◆ Problem details: Reproduce the listing below in its entirety. Change nothing.

begin Data extract

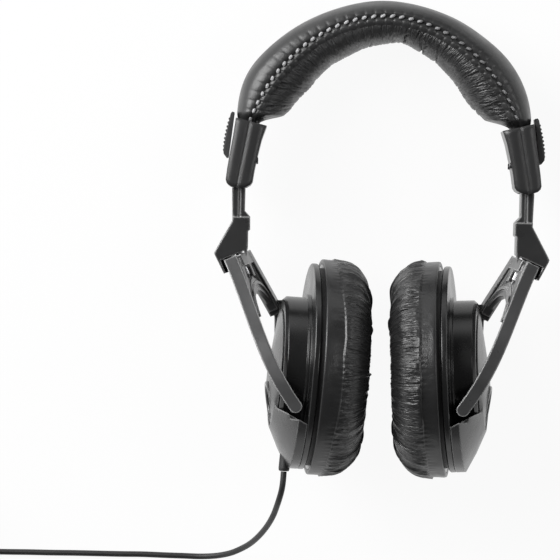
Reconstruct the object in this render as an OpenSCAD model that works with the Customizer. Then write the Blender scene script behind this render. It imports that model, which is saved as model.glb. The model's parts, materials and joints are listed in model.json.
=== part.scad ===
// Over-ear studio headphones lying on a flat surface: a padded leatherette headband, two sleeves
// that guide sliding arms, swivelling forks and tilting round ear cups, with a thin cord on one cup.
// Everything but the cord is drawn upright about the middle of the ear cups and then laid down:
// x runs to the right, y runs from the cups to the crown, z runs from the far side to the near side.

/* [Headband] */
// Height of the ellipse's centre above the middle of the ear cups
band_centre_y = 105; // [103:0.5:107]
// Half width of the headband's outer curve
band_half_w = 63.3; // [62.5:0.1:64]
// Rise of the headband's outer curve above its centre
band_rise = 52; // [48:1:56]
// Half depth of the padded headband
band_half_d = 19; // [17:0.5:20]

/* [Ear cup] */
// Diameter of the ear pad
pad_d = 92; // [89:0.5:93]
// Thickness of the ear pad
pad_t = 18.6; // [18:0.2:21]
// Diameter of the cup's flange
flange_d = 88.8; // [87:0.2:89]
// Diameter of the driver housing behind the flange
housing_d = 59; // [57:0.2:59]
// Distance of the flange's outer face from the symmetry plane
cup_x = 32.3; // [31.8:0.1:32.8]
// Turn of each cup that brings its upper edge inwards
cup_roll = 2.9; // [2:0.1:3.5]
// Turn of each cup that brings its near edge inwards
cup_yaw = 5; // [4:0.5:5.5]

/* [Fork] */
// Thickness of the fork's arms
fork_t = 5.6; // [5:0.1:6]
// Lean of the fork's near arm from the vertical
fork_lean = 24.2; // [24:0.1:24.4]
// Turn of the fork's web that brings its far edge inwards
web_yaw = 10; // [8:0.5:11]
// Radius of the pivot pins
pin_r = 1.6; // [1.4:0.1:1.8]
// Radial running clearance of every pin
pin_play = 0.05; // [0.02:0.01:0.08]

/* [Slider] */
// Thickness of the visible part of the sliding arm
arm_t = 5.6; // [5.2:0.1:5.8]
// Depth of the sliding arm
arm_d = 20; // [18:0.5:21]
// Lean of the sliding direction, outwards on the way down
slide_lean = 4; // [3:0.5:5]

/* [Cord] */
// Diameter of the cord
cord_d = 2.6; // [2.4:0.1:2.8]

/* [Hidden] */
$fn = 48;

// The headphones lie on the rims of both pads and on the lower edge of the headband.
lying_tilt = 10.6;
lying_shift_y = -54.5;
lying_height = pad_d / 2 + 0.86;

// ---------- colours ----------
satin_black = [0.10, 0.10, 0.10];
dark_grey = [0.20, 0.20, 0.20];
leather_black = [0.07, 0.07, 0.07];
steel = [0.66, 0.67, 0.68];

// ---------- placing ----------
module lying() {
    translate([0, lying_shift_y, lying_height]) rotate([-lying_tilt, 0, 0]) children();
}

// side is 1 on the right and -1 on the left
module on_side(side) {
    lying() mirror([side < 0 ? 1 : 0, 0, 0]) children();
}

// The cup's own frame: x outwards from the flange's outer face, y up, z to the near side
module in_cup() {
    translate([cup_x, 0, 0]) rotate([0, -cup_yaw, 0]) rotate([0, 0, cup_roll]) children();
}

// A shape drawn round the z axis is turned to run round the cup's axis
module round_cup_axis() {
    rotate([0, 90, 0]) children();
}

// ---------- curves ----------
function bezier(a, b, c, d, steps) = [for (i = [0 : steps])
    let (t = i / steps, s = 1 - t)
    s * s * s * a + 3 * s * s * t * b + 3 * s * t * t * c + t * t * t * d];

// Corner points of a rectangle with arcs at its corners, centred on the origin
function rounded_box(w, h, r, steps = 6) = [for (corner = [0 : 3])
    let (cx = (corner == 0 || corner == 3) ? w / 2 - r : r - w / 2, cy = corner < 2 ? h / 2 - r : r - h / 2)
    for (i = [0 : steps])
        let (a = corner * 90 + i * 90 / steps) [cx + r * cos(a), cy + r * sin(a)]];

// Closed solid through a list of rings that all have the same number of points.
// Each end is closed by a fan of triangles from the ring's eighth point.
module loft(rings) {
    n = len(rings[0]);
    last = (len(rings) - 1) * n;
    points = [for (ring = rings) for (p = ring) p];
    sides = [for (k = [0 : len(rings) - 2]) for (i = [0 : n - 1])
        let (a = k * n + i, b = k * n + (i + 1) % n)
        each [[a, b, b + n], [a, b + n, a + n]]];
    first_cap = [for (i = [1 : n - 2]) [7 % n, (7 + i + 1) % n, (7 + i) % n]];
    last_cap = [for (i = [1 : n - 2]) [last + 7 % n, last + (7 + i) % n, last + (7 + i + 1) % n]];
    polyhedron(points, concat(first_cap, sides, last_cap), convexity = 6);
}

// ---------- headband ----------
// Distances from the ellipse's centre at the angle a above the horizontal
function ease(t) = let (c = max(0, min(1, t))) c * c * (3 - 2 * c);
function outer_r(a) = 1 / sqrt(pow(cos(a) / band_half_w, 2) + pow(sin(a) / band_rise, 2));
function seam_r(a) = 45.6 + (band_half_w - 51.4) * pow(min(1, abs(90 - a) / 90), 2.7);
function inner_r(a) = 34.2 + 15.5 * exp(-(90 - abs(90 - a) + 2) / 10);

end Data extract

◆ Completed exercise:
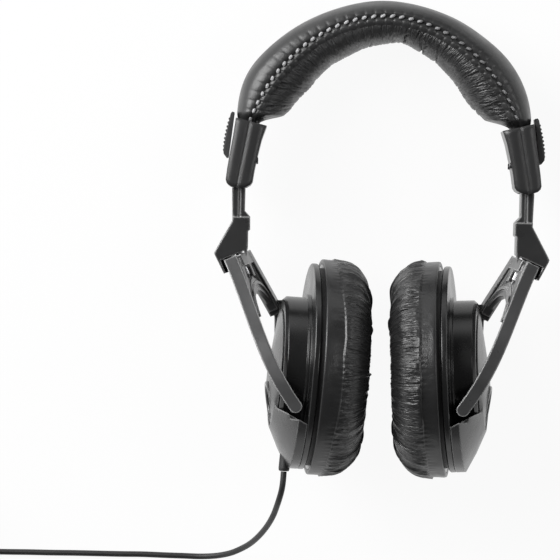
Reconstruct the object in this render as an OpenSCAD model that works with the Customizer. Then write the Blender scene script behind this render. It imports that model, which is saved as model.glb. The model's parts, materials and joints are listed in model.json.
=== part.scad ===
// Over-ear studio headphones lying on a flat surface: a padded leatherette headband, two sleeves
// that guide sliding arms, swivelling forks and tilting round ear cups, with a thin cord on one cup.
// Everything but the cord is drawn upright about the middle of the ear cups and then laid down:
// x runs to the right, y runs from the cups to the crown, z runs from the far side to the near side.

/* [Headband] */
// Height of the ellipse's centre above the middle of the ear cups
band_centre_y = 105; // [103:0.5:107]
// Half width of the headband's outer curve
band_half_w = 63.3; // [62.5:0.1:64]
// Rise of the headband's outer curve above its centre
band_rise = 52; // [48:1:56]
// Half depth of the padded headband
band_half_d = 19; // [17:0.5:20]

/* [Ear cup] */
// Diameter of the ear pad
pad_d = 92; // [89:0.5:93]
// Thickness of the ear pad
pad_t = 18.6; // [18:0.2:21]
// Diameter of the cup's flange
flange_d = 88.8; // [87:0.2:89]
// Diameter of the driver housing behind the flange
housing_d = 59; // [57:0.2:59]
// Distance of the flange's outer face from the symmetry plane
cup_x = 32.3; // [31.8:0.1:32.8]
// Turn of each cup that brings its upper edge inwards
cup_roll = 2.9; // [2:0.1:3.5]
// Turn of each cup that brings its near edge inwards
cup_yaw = 5; // [4:0.5:5.5]

/* [Fork] */
// Thickness of the fork's arms
fork_t = 5.6; // [5:0.1:6]
// Lean of the fork's near arm from the vertical
fork_lean = 24.2; // [24:0.1:24.4]
// Turn of the fork's web that brings its far edge inwards
web_yaw = 10; // [8:0.5:11]
// Radius of the pivot pins
pin_r = 1.6; // [1.4:0.1:1.8]
// Radial running clearance of every pin
pin_play = 0.05; // [0.02:0.01:0.08]

/* [Slider] */
// Thickness of the visible part of the sliding arm
arm_t = 5.6; // [5.2:0.1:5.8]
// Depth of the sliding arm
arm_d = 20; // [18:0.5:21]
// Lean of the sliding direction, outwards on the way down
slide_lean = 4; // [3:0.5:5]

/* [Cord] */
// Diameter of the cord
cord_d = 2.6; // [2.4:0.1:2.8]

/* [Hidden] */
$fn = 48;

// The headphones lie on the rims of both pads and on the lower edge of the headband.
lying_tilt = 10.6;
lying_shift_y = -54.5;
lying_height = pad_d / 2 + 0.86;

// ---------- colours ----------
satin_black = [0.10, 0.10, 0.10];
dark_grey = [0.20, 0.20, 0.20];
leather_black = [0.07, 0.07, 0.07];
steel = [0.66, 0.67, 0.68];

// ---------- placing ----------
module lying() {
    translate([0, lying_shift_y, lying_height]) rotate([-lying_tilt, 0, 0]) children();
}

// side is 1 on the right and -1 on the left
module on_side(side) {
    lying() mirror([side < 0 ? 1 : 0, 0, 0]) children();
}

// The cup's own frame: x outwards from the flange's outer face, y up, z to the near side
module in_cup() {
    translate([cup_x, 0, 0]) rotate([0, -cup_yaw, 0]) rotate([0, 0, cup_roll]) children();
}

// A shape drawn round the z axis is turned to run round the cup's axis
module round_cup_axis() {
    rotate([0, 90, 0]) children();
}

// ---------- curves ----------
function bezier(a, b, c, d, steps) = [for (i = [0 : steps])
    let (t = i / steps, s = 1 - t)
    s * s * s * a + 3 * s * s * t * b + 3 * s * t * t * c + t * t * t * d];

// Corner points of a rectangle with arcs at its corners, centred on the origin
function rounded_box(w, h, r, steps = 6) = [for (corner = [0 : 3])
    let (cx = (corner == 0 || corner == 3) ? w / 2 - r : r - w / 2, cy = corner < 2 ? h / 2 - r : r - h / 2)
    for (i = [0 : steps])
        let (a = corner * 90 + i * 90 / steps) [cx + r * cos(a), cy + r * sin(a)]];

// Closed solid through a list of rings that all have the same number of points.
// Each end is closed by a fan of triangles from the ring's eighth point.
module loft(rings) {
    n = len(rings[0]);
    last = (len(rings) - 1) * n;
    points = [for (ring = rings) for (p = ring) p];
    sides = [for (k = [0 : len(rings) - 2]) for (i = [0 : n - 1])
        let (a = k * n + i, b = k * n + (i + 1) % n)
        each [[a, b, b + n], [a, b + n, a + n]]];
    first_cap = [for (i = [1 : n - 2]) [7 % n, (7 + i + 1) % n, (7 + i) % n]];
    last_cap = [for (i = [1 : n - 2]) [last + 7 % n, last + (7 + i) % n, last + (7 + i + 1) % n]];
    polyhedron(points, concat(first_cap, sides, last_cap), convexity = 6);
}

// ---------- headband ----------
// Distances from the ellipse's centre at the angle a above the horizontal
function ease(t) = let (c = max(0, min(1, t))) c * c * (3 - 2 * c);
function outer_r(a) = 1 / sqrt(pow(cos(a) / band_half_w, 2) + pow(sin(a) / band_rise, 2));
function seam_r(a) = 45.6 + (band_half_w - 51.4) * pow(min(1, abs(90 - a) / 90), 2.7);
function inner_r(a) = 34.2 + 15.5 * exp(-(90 - abs(90 - a) + 2) / 10);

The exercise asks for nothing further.